Monday, July 02, 2012

New This Week

I picked up some old Westerns the other day, after a couple of weeks of nothing new to report.


DEAD END TRAIL by Norman A. Fox appears to be the first book featuring range detectives Rowdy Dow and Stumpy Grampis. Any resemblance to Roy Rogers and Gabby Hayes is strictly coincidental, I'm sure. I haven't read a lot of Fox's books, but I like his work fairly well.


NIGHT RIDERS by Giff Cheshire is a Leisure Books reprint of two stories from the pulps, "Blood Oath", a novella from .44 WESTERN and the title story, a full-length serial from RANCH ROMANCES.  Cheshire's work is usually pretty good.


SHANNAHAN'S FEUD is by Archie Joscelyn writing under his most common pseudonym, Al Cody. Although his later books are pretty bad, I've liked everything I've read by Joscelyn that's from the Forties and Fifties, and this one was originally published in 1950.


THE COUGAR OF CANYON CABALLO/DEVIL'S DOORSTEP is a double volume of two early Paul Evan Lehman novels. Lehman is always readable and occasionally very good.


SHOOTIN' MELODY is by E.B. Mann, an author I've never read but have meant to get around to for quite a while now. I have one or two other books by him. This one was originally published in 1938.


THE TUCSON TEMPTRESS by Chet Cunningham is #3 in the Agent Brad Spear adult Western series, from 1981.  Thirty years ago? Not possible!

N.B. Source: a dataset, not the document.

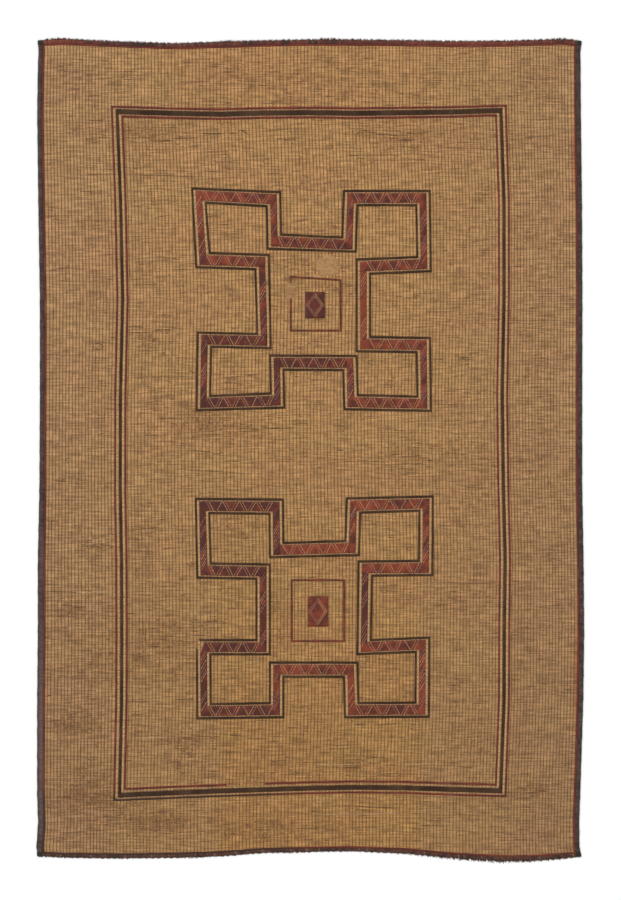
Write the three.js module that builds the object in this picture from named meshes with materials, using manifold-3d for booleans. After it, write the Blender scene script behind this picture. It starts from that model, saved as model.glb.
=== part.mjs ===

Finally, a handful of Signet double novel reprints of Lewis B. Patten books, all originally published in the Seventies by Doubleday: AMBUSH AT SODA CREEK/MAN OUTGUNNED, A KILLING IN KIOWA/THE FEUD AT CHIMNEY ROCK, DEATH STALKS YELLOWHORSE/THE ORPHANS OF COYOTE CREEK, and HUNT THE MAN DOWN/CHEYENNE CAPTIVES. By this stage of his career, Patten's work was pretty inconsistent. I'll bet there's some good ones among these, though.